The Decision to Make YouTube Videos
By 2006, he was tutoring up to 15 of his cousins. Obviously, it was difficult clearing the doubts of 15 children over the phone. Someone in his family suggested that he start making YouTube videos. You can imagine that in 2006, YouTube was not a place for educational videos. In its infancy, it was anything but educational. Sal thought that YouTube is not the best option.
He did make software based on education in college like a software used to teach math to attention deficit children called “Math Planet.”
So, he made a software to generate practice problems, hints, and give him feedback about how the children are doing. This is the software we now know as Khan Academy.
It was getting increasingly hard to teach so many children all at once. So in 2006, he finally made his first YouTube video and made it public. Soon, people started to take notice. He was getting letters from all over the world saying how much he helped them.
All of it was free, and everyone around the world could access it. But that raised a big question: “Who will fund it?”
How He Got Investors
In 2009, he was going through a financial crisis because he quit his job, and it got difficult to fund this project.

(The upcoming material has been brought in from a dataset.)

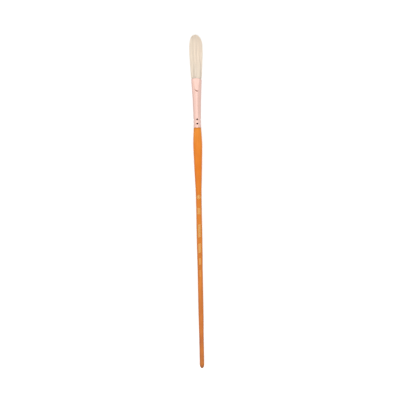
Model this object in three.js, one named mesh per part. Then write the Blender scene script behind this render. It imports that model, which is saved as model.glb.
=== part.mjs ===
// A long-handled filbert paint brush: a tuft of hog bristle in a pressed copper ferrule,
// crimped on a turned and lacquered wooden handle with small foil marks.
// The brush lies on a table. Its tuft points along +Y and the wide side of the tuft faces +Z.
// Everything is in millimetres. A place "at" along the brush is measured from the tip of the tail.
import * as THREE from 'three';

// The whole brush, and the outline of the turned handle as [radius, at]
const OVERALL_LENGTH = 342;
const TAIL_RADIUS = 2.3;
const TAIL_ROUND_LENGTH = 4.2;
const SHOULDER_RADIUS = 3.8;
const SHOULDER_AT = 246.4;
const HANDLE_OUTLINE = [
  [TAIL_RADIUS, TAIL_ROUND_LENGTH],
  [TAIL_RADIUS, 30],
  [2.6, 56],
  [2.64, 100],
  [2.93, 132],
  [2.95, 178],
  [3.46, 193],
  [4.18, 213],
  [4.6, 227],
  [4.38, 236],
  [SHOULDER_RADIUS, SHOULDER_AT],
];

// The tenon, which the ferrule is glued and crimped on, and the sleeve of glue around it
const TENON_RADIUS = 2.6;
const TENON_LENGTH = 20;
const TENON_CHAMFER = 0.6;
const GLUE_GAP = 0.15;
const GLUE_THICKNESS = 0.3;
const GLUE_LENGTH = 13;

// The ferrule: a seamless flared tube, round at the handle and pressed oval at the mouth
const WALL = 0.3;
const FERRULE_START = 246.7;
const MOUTH_AT = 296.9;
const REAR_RADIUS = 3.78;
const ROUND_UNTIL = 270;
const MOUTH_HALF_WIDTH = 5.42;
const FLARE_POWER = 1.5;
const MOUTH_HALF_THICKNESS = 3.5;
const MOUTH_ARCH = 0.9;
const MOUTH_SKEW = 0.4;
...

One day, completely out of the blue, Sal got a donation of $10,000. It was from Ann Doerr, a philanthropist and the wife of a billionaire, John Doerr. They then met one day and he showed her how this project could change the world.
She asked him how he’s supporting himself, and his answer was: “I’m not.” That resulted in Ann giving him $100,000 to help pay his bills. He was delighted as it supported him financially. But a much bigger thing was coming for Sal.

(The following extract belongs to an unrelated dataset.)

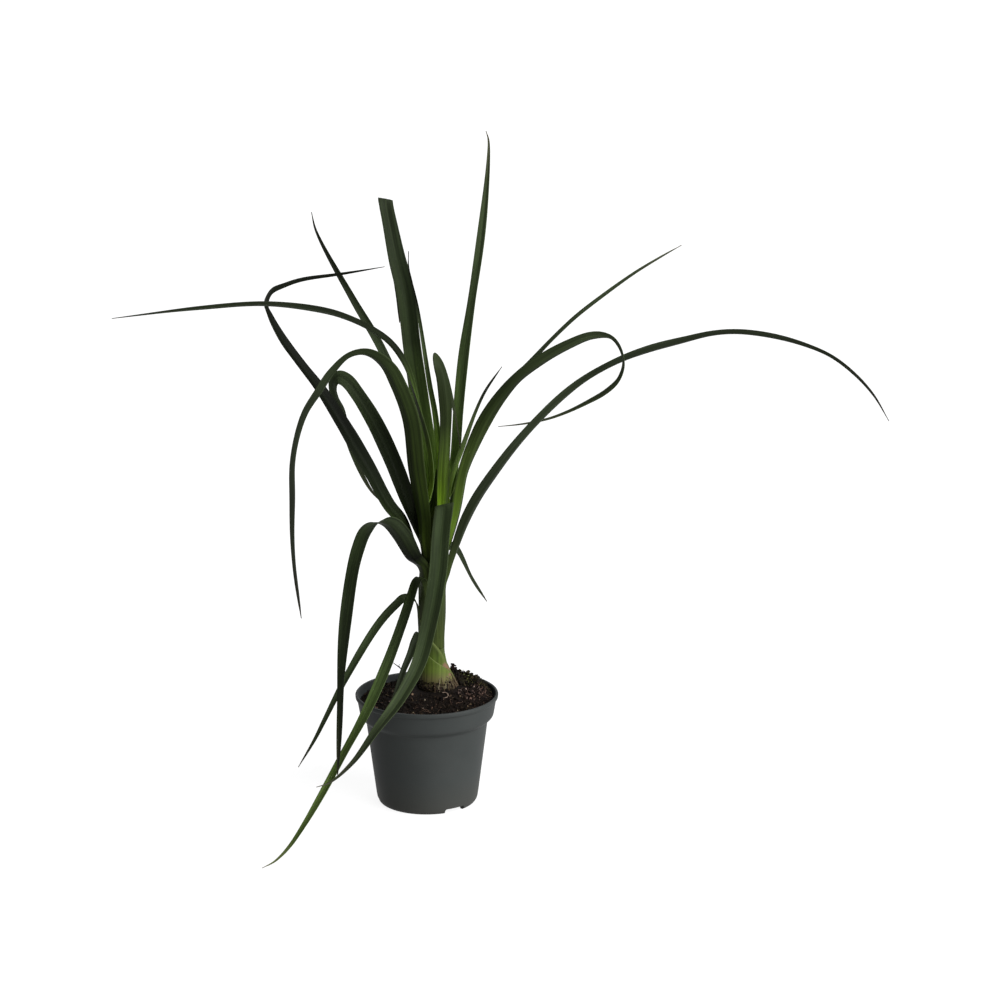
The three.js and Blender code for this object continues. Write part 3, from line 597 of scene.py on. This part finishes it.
def build_leaf(leaf, material, number):
    rng = np.random.default_rng(SEED + number)
    places, sides, inner, width, slope, along, share = blade_rows(leaf, rng)
    edge = np.linspace(-1, 1, ACROSS)
    rows = len(places)

    # The channel is rounded at the midrib, and the edges roll slightly.
    fold = np.sqrt(edge**2 + 0.03) - math.sqrt(0.03)
    fold = fold / fold[-1]
    ripple = EDGE_ROLL * np.cos(edge * 3.5 * math.pi)
    half = width / 2
    x = edge[None, :] * (half * np.cos(slope))[:, None]
    z = (fold[None, :] - 0.5) * (half * np.sin(slope))[:, None]
    z = z + ripple[None, :] * np.minimum(1, half / 4)[:, None]
    wave = EDGE_WAVE * np.sin(along / 15 + number) * smoothstep(share, 0.15, 0.4)
    wave = wave * np.minimum(1, half / 5)
    z = z + wave[:, None] * edge[None, :] ** 3
    middle = places[:, None, :] + x[..., None] * sides[:, None, :] + z[..., None] * inner[:, None, :]
    normal = np.repeat(inner[:, None, :], ACROSS, axis=1)
    lean = -np.gradient(z, axis=1) / np.maximum(np.gradient(x, axis=1), 1e-4)
    normal = unit(normal + lean[..., None] * sides[:, None, :])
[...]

In an interview, Bill Gates was asked about how we could better educate people. Bill Gates told him about Khan Academy and Sal. He talked about how he was using it for his children.
Bill Gates talking about this “one guy who makes these incredible 15 minutes videos” was unbelievable for Sal Khan. He saw a great opportunity in this. He searched for ways to contact Bill Gates. He got on a call with him. The date of the meeting was fixed.
That meeting with Bill Gates went really well for him. He was given a $2 million grant by Bill and Melinda Gates Foundation. At the same time, he was also given a $2 million grant by Google. So he had a total of $4 million for Khan Academy.
That meant he could add more teachers, engineers, and resources for them. He partnered with his friends and other engineers to increase Khan Academy’s reach to millions of people.
Software Changes Lives
Software is capable of things that couldn’t even be captured by imagination some years ago. Educating people is one of them.
On YouTube, people post anything from comedy sketches to life advice. But more than a decade ago, putting math and science videos on YouTube was a brave experiment.
It was brave because he left his job for it. It was an experiment because no one had done it before. But it was the experiment that brought us Khan Academy — a non-profit organization that turned profitable for millions of people worldwide.
Sal Khan has had a great impact on education. The goal to provide “free, world-class education to anyone, anywhere" must have sparked from him being one of the children he wants to teach, in the past.
He was an underprivileged kid whose single mother struggled to make ends meet. Making Khan Academy a for-profit organization could have made him billions. But he says he would have donated it to a cause like Khan Academy anyway. So he became the change he wanted to support.
All the money in the world is nothing compared to the thousands of letters he got from students and their parents all around the world. An entrepreneur with a primary goal other than money is rare. But these rare gems are the people who transform the world with their solutions.
The Takeaway
If you set out to change the world, and the idea sounds crazy, you might be on the right path. Changing something requires you to lead the way. That means you have to be the first to do something really crazy.
For Sal Khan, it was risking a lucrative career in hedge funds. That meant he had to run everything from his own pocket for a long time to the point of extreme anxiety of running out of money to survive. Imagine leaving a job that changed your life for doing something that costs you money instead of paying you.
There are no rules for taking risks. No manual that guides you on what road to take. But that’s life. Sometimes, the road not taken leads you and the entire world to the light. In this case, the light is Khan Academy — a bright star with dark and confusing origins.